# adding garlic into betta tank



## gkarmadibetta (Dec 12, 2010)

Hi,
I own a betta for about 2 weeks now and been doing reading and researching over the net.
Some site recommend adding garlic to the water since it has parasitic repellent property.

Any truth to this??

So far i only have IAL added to the tank.


----------



## Jackson (Jan 30, 2009)

gkarmadibetta said:


> Hi,
> I own a betta for about 2 weeks now and been doing reading and researching over the net.
> Some site recommend adding garlic to the water since it has parasitic repellent property.
> 
> ...


The food not the water. Soak the food with fresh garlic for a bit. Don't put it in the water it might cloud it and cause a nasty garlic smell.

Does ur betts have internal parasites? Garlic alone might not do the job.


----------



## gkarmadibetta (Dec 12, 2010)

Jackson said:


> The food not the water. Soak the food with fresh garlic for a bit. Don't put it in the water it might cloud it and cause a nasty garlic smell.
> 
> Does ur betts have internal parasites? Garlic alone might not do the job.


The fish looks ok to me, this mostly just for preventative measure.

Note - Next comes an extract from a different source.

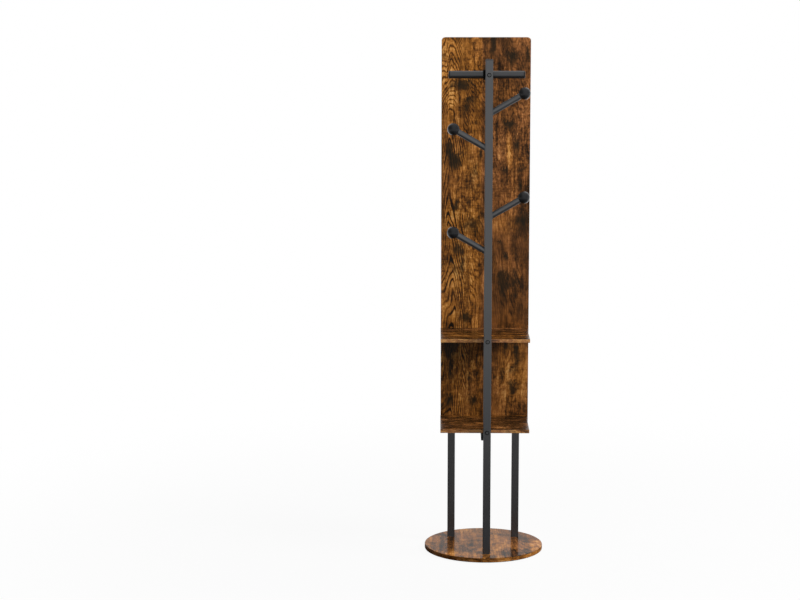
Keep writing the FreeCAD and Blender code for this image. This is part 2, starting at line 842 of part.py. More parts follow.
def all_parts():
    parts = {
        "rubber_feet": rubber_feet(),
        "base_plate": base_plate(),
        "lower_race": lower_race(),
        "lower_race_screws": lower_race_screws(),
        "pivot_stud": pivot_stud(),
        "retaining_clip": retaining_clip(),
        "ball_cage": ball_cage(),
        "bearing_balls": bearing_balls(),
        "upper_race": upper_race(),
        "upper_race_screws": upper_race_screws(),
        "pivot_flange": pivot_flange(),
        "pivot_flange_screws": pivot_flange_screws(),
        "turntable_disc": turntable_disc(),
        "foot_plugs": foot_plugs(),
        "foot_bolts": foot_bolts(),
        "leg_left": leg(*posts["leg_left"]),
        "leg_right": leg(*posts["leg_right"]),
        "leg_top_caps": leg_top_caps(),
        "coat_pole": coat_pole(),
        "pole_top_cap": pole_top_cap(),
        "centre_rail": centre_rail(),
        "centre_rail_cap": centre_rail_cap(),
        "centre_rail_plug": centre_rail_plug(),
        "cross_rail_left": cross_rail(-1),
        "cross_rail_right": cross_rail(1),
        "frame_screws": frame_screws(),
        "lower_shelf": lower_shelf(),
        "upper_shelf": shelf(upper_shelf_height),
        "backboard": backboard(),
        "board_screws": board_screws(),
        "rail_bolt": rail_bolt(),
        "upper_mirror": mirror(upper_mirror_bottom, mirror_high, mirror_high),
        "lower_mirror": mirror(mirror_low, lower_mirror_top, mirror_low),
        "upper_mirror_tape": mirror_tape(upper_mirror_bottom, mirror_high),
        "lower_mirror_tape": mirror_tape(mirror_low, lower_mirror_top),
        "shelf_bolts": shelf_bolts(),
        "shelf_sleeves": shelf_sleeves(),
        "crossbar": crossbar(),
        "crossbar_cap_left": crossbar_cap(-1),
        "crossbar_cap_right": crossbar_cap(1),
        "crossbar_saddle": crossbar_saddle(),
        "crossbar_plug": crossbar_plug(),
        "crossbar_bolt": crossbar_bolt(),
    }
    hooks = all_hooks()
    for hook in hooks:
        parts["hook_arm_" + hook.name] = hook_arm(hook)
        parts["hook_ball_" + hook.name] = hook_ball(hook)
    parts["hook_plugs"] = Part.makeCompound([hook_plug(hook) for hook in hooks])
    parts["hook_studs"] = Part.makeCompound([hook_stud(hook) for hook in hooks])
    return parts


os.makedirs("parts", exist_ok=True)
for name, shape in all_parts().items():
    shape.exportStep(os.path.join("parts", name + ".step"))
    print(name, len(shape.Solids), "solids", round(shape.Volume, 1), "mm3", "valid", shape.isValid())
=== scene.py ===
# %% [markdown]
# # Dressing a revolving mirror with a coat rack
# The stand turns on a low ball-bearing base. One side is a full-length mirror. The other side has a coat
# pole, four sloping hooks, a crossbar for hangers and two shelves, in front of a board printed to look like
# old rustic oak. The solid parts come ready made from the CAD model. This lesson gives them their finishes,
# models the small turned, welded and moulded pieces that deserve more detail, and lights the stand like a
# piece in a white studio.

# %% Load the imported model
from math import atan2, cos, pi, radians, sqrt

import bmesh
import bpy
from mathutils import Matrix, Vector


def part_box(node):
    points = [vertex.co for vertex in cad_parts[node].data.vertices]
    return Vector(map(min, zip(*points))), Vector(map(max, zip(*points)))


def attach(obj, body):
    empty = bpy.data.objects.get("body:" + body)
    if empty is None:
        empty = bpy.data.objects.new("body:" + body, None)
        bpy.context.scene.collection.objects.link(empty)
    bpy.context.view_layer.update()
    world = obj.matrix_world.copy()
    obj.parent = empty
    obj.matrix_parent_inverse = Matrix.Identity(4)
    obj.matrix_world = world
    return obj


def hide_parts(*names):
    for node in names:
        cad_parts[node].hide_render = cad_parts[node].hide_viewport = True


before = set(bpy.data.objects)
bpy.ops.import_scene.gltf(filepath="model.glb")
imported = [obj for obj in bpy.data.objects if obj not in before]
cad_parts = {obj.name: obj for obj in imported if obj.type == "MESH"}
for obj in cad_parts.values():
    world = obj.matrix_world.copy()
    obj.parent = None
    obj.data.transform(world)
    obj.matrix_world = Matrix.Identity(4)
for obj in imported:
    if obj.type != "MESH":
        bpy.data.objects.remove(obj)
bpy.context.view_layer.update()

# %% [markdown]
# ## Camera
# A tall, narrow object looks calm and true through a long lens from far away, because its lines stay nearly
# parallel. A 91 mm lens at almost seven metres, a little above the top and looking slightly down, shows the
# tops of both shelves and the round base. The camera needs no shift.

# %% Camera
camera_place = Vector((-0.1575, -6.7465, 1.824))
camera_lens = 91.25
camera_tilt_down = radians(8.17)
camera_turn_left = radians(1.08)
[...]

anyways, below is the website that i came accross:
http://www.thaicatappa.com/index.php?lay=show&ac=article&Id=539034417&Ntype=2

I tought you suppose to put that tea bag mix in the tank??


----------



## Riceburner (Mar 14, 2008)

They are trying to sell INDIAN ALMOND+GARLIC TEA BAGs...not recommending you add tea bags to your tank.


----------



## qwerty (Dec 15, 2009)

Yeah, it looks like those are designed to be added to the water...

Personally I don't know. I've never heard of anyone doing this. I've heard of people using garlic in the food to treat intestinal parasites, but never in the water as a preventative measure.

I feel the less stuff you're adding to the water, the better off you are probably. High water quality is the best form of prevention, and I think if there was a huge benefit to soaking garlic in the water, we would see garlic extracts sold as water additives, much the same way we see blackwater extracts sold in bottles by major brand names.

Almond leaves on the other hand (which that site also sells), are recommended by plenty of betta enthusiasts, breeders, etc. I use them, and while I have no idea how valid their health benefit claims are, I will say that if nothing else my fish love digging around and hiding in them.

That's just my reaction to it without knowing much else about it though.

(I think the teabags are just intended for easy removal from your filter... Like a filterbag... Not that this is actually a tea product meant for drinking )


----------



## gkarmadibetta (Dec 12, 2010)

yup, love the indian almond leaves...i only had it for about 3 days in my betta tank.....It really is brings out the colour of your betta.

And yea...i dont think they are trying to sell tea and personally would not drinking IAL tea (prob wont taste good neither).


----------